The defense called some renowned and respected Polish writers and intellectuals as witnesses. Alas, one of them, Kazimierz Kozniewski, whom Wańkowicz considered a close friend since before the war, also a friend of the writer’s two daughters, testified against him. Kozniewski was not only a traitor but also a secret agent and one of the most devoted employees of the Security Office and then Security Service in the history of Communist Poland.
The trial lasted three days and ended with a sentence of three years in prison. Facing harsh criticism in Poland and abroad and numerous interventions by famous writers and intellectuals as well as prominent politicians such as Robert Kennedy, the communist regime in Warsaw backed off and freed Wańkowicz.

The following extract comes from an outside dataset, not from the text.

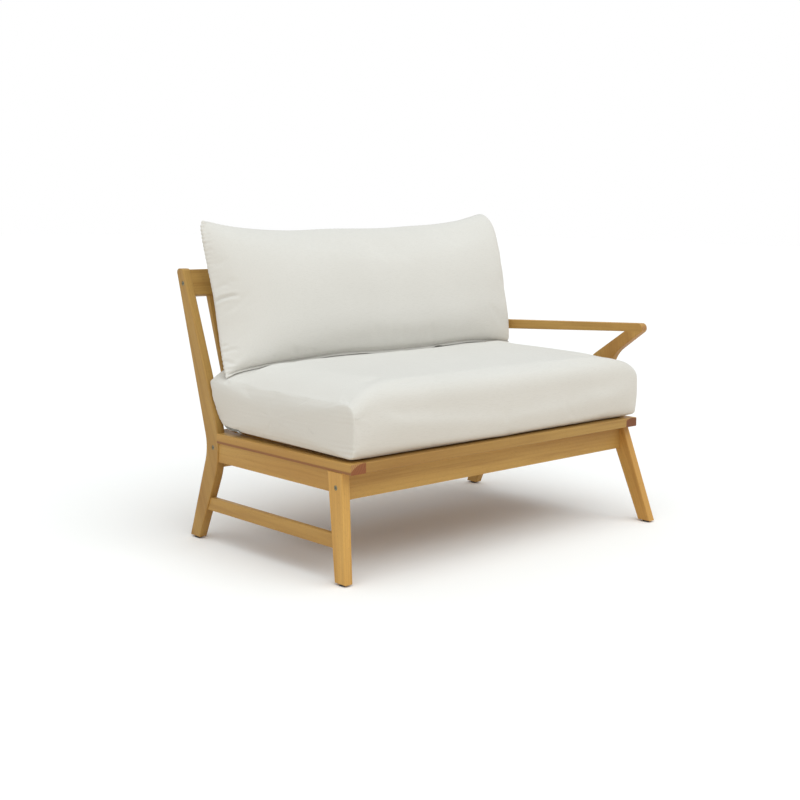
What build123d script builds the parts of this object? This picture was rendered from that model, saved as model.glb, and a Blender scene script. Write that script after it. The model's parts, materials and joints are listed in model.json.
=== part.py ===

Obviously, when I listened to my parents’ conversation about the writer, forty years ago, a lot of these facts were unknown since the trial was held in camera and only very general information was provided to the public by the Polish mass media. Many years after Wańkowicz’s death, new evidence and testimonies began emerging and thanks to meticulous work and painstaking efforts by the independent scholar and writer Aleksandra Ziolkowska-Boehm, both Polish and English readers can now appreciate the most recent book about one of Poland’s greatest writers.
Published by Lexington Books, Melchior Wańkowicz – Poland’s Master of the Written Word, is not merely a well documented account of Wańkowicz’s struggle with communist justice system. (Ziolkowska-Bohem had already written a separate book on this subject in 1990 available in Polish only.) It is a captivating although somehow eclectic portrait of a great humanist with a pragmatic approach to life, a prolific hard working writer, bon vivant, thinker, husband, father and most of all a fabulous reporter and storyteller.
The book is not, however, a biography. Each of its eleven chapters can be read separately. I devoured it in no time as I did almost all of Wańkowicz’s books. Yet, when the editors of CR asked me if I could write a review of Ziolkowska-Boehm’s “Poland’s Master of the Written Word” I initially hesitated. Some time ago, while teaching a course, “Introduction to Polish Studies,” at McGill University I asked students (some of them of Polish origin) if they had read or at least heard of the most famous Polish writers: Stanisław Lem, Sławomir Mrozek or Nobel Prize laureates Henryk Sienkiewicz and Władysław Reymont whose books were translated into most modern languages and published in many countries, the answers were not very encouraging.
I decided to read some of Wańkowicz’s books again before sharing my humble opinion with readers of CR on Ziolkowska-Boehm’s latest work and try to assess if the contemporary generation of Polish literature aficionados could relate to them. I firmly believe that both young and older readers would find most of Wańkowicz’s works not only fascinating but probably more appealing (particularly to the Polish diaspora in the USA and Canada), than the books of his famous predecessors.
It suffice to open “Tworzywo” (“Matter”) – Wańkowicz’s reportage from Canada where he travelled 18,000 miles to write stories about Polish immigrants who succeeded in their new country despite numerous setbacks, severe hardship and misery. It almost reads like a fiction but as most of his writings, “Tworzywo” is based on facts. As Ziolkowska-Boehm writes in Poland’s Master of Written Word: “Tworzywo” includes many real events, statistical data, and human histories; in this book, even the cited letters of one protagonist – Bombik – are authentic. We find real conversations, facts, and people at every step.
Aleksandra-Ziolkowska-Boehm is an unrivalled connoisseur of Wańkowicz’s works. During the last two years of the writer’s life she was his secretary and ultimately became his friend and associate. She had unlimited access to his personal archives but also the privilege to participate in his private everyday life. She took full advantage of this extremely rare opportunity that she now shares with us in her excellent book full of interesting, sometimes hilarious sometimes heartbreaking details about Wańkowicz’s life, his entourage and, last but not least, about the origin of some his works.
Here is one example, explaining where the title of my favourite Wańkowicz book comes from: “He also gave the book a final title “La Fontaine’s Carafe.” He chose it to emphasize the diversity and objectivism of his views and opinions. The title came from an anecdote. La Fontaine was once asked to settle a dispute arisen among the revelers gathered in the inn. In the middle of the table there stood a crystal decanter with wine. Sunrays were coming through the window and reflecting off the carafe. One of the revelers said they were reflected red. Another denied, saying they were blue. The third one said they were pink. When asked, La Fontaine went around the table and said that each of the men was right: depending on the side you were looking from, as the sun refracted in the carafe, it showed different colors. What was most important, as he said, was to see all the colors together, to understand there wasn’t just one.”
Melchior Wańkowicz – Poland’s Master of the Written Word comes at a good time. The author of Battle of Monte Cassino was one of the most famous Polish writers in the last century. I am convinced that thanks to Aleksandra Ziolkowska-Boehm latest book, Melchior Wańkowicz will always have plenty of readers.